Influential Community Search over Large Heterogeneous Information Networks.
Yingli Zhou,Yixiang Fang,Wensheng Luo,Yunming Ye
DOI: https://doi.org/10.14778/3594512.3594532
IF: 2.5
2023-01-01
Proceedings of the VLDB Endowment
Abstract:Recently, the topic of influential community search has gained much attention. Given a graph, it aims to find communities of vertices with high importance values from it. Existing works mainly focus on conventional homogeneous networks, where vertices are of the same type. Thus, they cannot be applied to heterogeneous information networks (HINs) like bibliographic networks and knowledge graphs, where vertices are of multiple types and their importance values are of heterogeneity (i.e., for vertices of different types, their importance meanings are also different). In this paper, we study the problem of influential community search over large HINs. We introduce a novel community model, called heterogeneous influential community (HIC), or a set of closely connected vertices that are of the same type and high importance values, using the meta-path-based core model.
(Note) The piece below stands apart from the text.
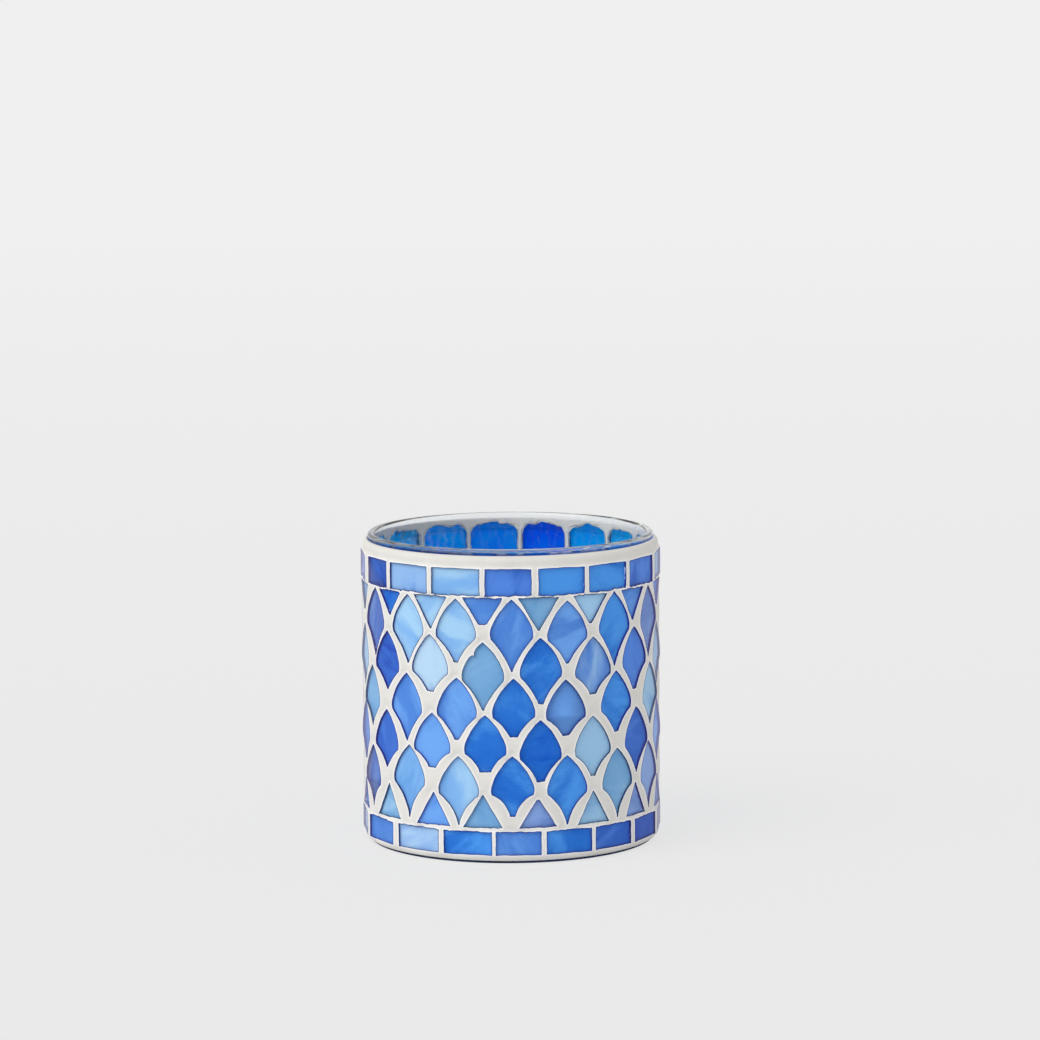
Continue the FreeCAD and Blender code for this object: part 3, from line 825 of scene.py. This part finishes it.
light_path = add_node(tree, "ShaderNodeLightPath")
seen = add_node(tree, "ShaderNodeMath", {"operation": "MAXIMUM"},
                {0: light_path.outputs["Is Camera Ray"], 1: light_path.outputs["Is Glossy Ray"]})
seen_clear = add_node(tree, "ShaderNodeMath", {"operation": "MAXIMUM"},
                      {0: seen.outputs[0], 1: light_path.outputs["Is Transmission Ray"]})
share_even = add_node(tree, "ShaderNodeMath", {"operation": "MULTIPLY", 1: 0.85},
                      {0: seen_clear.outputs[0]})
surface = add_node(tree, "ShaderNodeMixShader", None,
                   {0: share_even.outputs[0], 1: as_lit.outputs[0], 2: evenly_seen.outputs[0]})
add_node(tree, "ShaderNodeOutputMaterial", None, {"Surface": surface.outputs[0]})
floor_mesh.materials.append(pale_top)

world = bpy.data.worlds.new("white_room")
world.use_nodes = True
tree = world.node_tree
tree.nodes.clear()
light_path = add_node(tree, "ShaderNodeLightPath")
seen = add_node(tree, "ShaderNodeMath", {"operation": "MAXIMUM"},
                {0: light_path.outputs["Is Camera Ray"], 1: light_path.outputs["Is Glossy Ray"]})
seen_clear = add_node(tree, "ShaderNodeMath", {"operation": "MAXIMUM"},
                      {0: seen.outputs[0], 1: light_path.outputs["Is Transmission Ray"]})
room_light = add_node(tree, "ShaderNodeBackground", {"Color": linear("FFFFFF"), "Strength": 0.63})
room_wall = add_node(tree, "ShaderNodeBackground", {"Color": linear("EEEEEE"), "Strength": 1.0})
surface = add_node(tree, "ShaderNodeMixShader", None,
                   {0: seen_clear.outputs[0], 1: room_light.outputs[0], 2: room_wall.outputs[0]})
add_node(tree, "ShaderNodeOutputWorld", None, {"Surface": surface.outputs[0]})
bpy.context.scene.world = world

lamp_data = bpy.data.lights.new("soft_lamp", "SUN")
lamp_data.energy = 1.32
lamp_data.angle = math.radians(50)
lamp = bpy.data.objects.new("soft_lamp", lamp_data)
lamp_from = Vector((-0.78, -0.62, 1.0))
lamp.rotation_euler = lamp_from.to_track_quat("Z", "Y").to_euler()
bpy.context.scene.collection.objects.link(lamp)

picture_width = 1040            # pixels
focal_length = 4530             # pixels
view_distance = 1315 * mm
view_drop = math.radians(7.6)
view_roll = math.radians(-0.38)
looked_at = Vector((2.88 * mm, 0, 92.9 * mm))
camera_data = bpy.data.cameras.new("camera")
camera_data.sensor_width = 36.0
camera_data.lens = camera_data.sensor_width * focal_length / picture_width
camera_data.clip_start = 0.05
camera_data.clip_end = 100.0
camera = bpy.data.objects.new("camera", camera_data)
line_of_sight = Vector((0, math.cos(view_drop), -math.sin(view_drop)))
camera.location = looked_at - line_of_sight * view_distance
camera.rotation_euler = (
    line_of_sight.to_track_quat("-Z", "Y").to_matrix() @ Matrix.Rotation(view_roll, 3, "Z")).to_euler()
bpy.context.scene.collection.objects.link(camera)
bpy.context.scene.camera = camera
bpy.context.scene.view_settings.view_transform = "Standard"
An HIC not only captures the importance of vertices in a community, but also considers the influence on meta-paths connecting them. To search the HICs, we mainly consider meta-paths with two and three vertex types. Then, we develop basic algorithms by iteratively peeling vertices with low importance values, and further propose advanced algorithms by identifying the key vertices and designing pruning strategies that allow us to quickly eliminate vertices with low importance values. Extensive experiments on four real large HINs show that our solutions are effective for searching HICs, and the advanced algorithms significantly outperform baselines.